The trial court has fixed the enhanced value of the property, resulting from the improvements that are inseparable from the soil, which we take to be the clearing of the land, the planting of alfalfa, and the construction of a storm cellar, in the sum of $500, and has allowed the claim for rent to be offset to that extent, or, in other words, to the extent of $500, the allowance of that sum being made only for use as an offset, and has ordered defendant to remove all other improvements made by him within a specified time. Defendant has no cause to *1050 complain of this part of the decree, and plaintiff makes no complaint as to it.

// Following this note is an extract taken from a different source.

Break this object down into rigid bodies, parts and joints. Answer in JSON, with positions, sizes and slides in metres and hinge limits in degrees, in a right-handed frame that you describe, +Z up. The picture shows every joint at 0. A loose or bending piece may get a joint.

Defendant, being a possessor in bad faith, must also pay rent during the period of his occupancy. Walling's Heirs v. Morefield, 33 La. Ann. 1174. The trial court, as stated in the first part of this opinion, has allowed plaintiff rent in the sum of "$150 per year, beginning January 1, 1923." The evidence justifies this allowance. Plaintiff sued for rent from that date until placed in possession of the property, and asks that the judgment be amended so as to allow the rent until that time. The amendment is unnecessary. What the judgment means is that $150 a year rent is allowed, beginning January 1, 1923, until possession of the property is surrendered.

Our conclusion is that the judgment is correct in recognizing plaintiff as the owner of the land sued for, and in the remaining particulars mentioned.

For these reasons, the judgment appealed from is affirmed.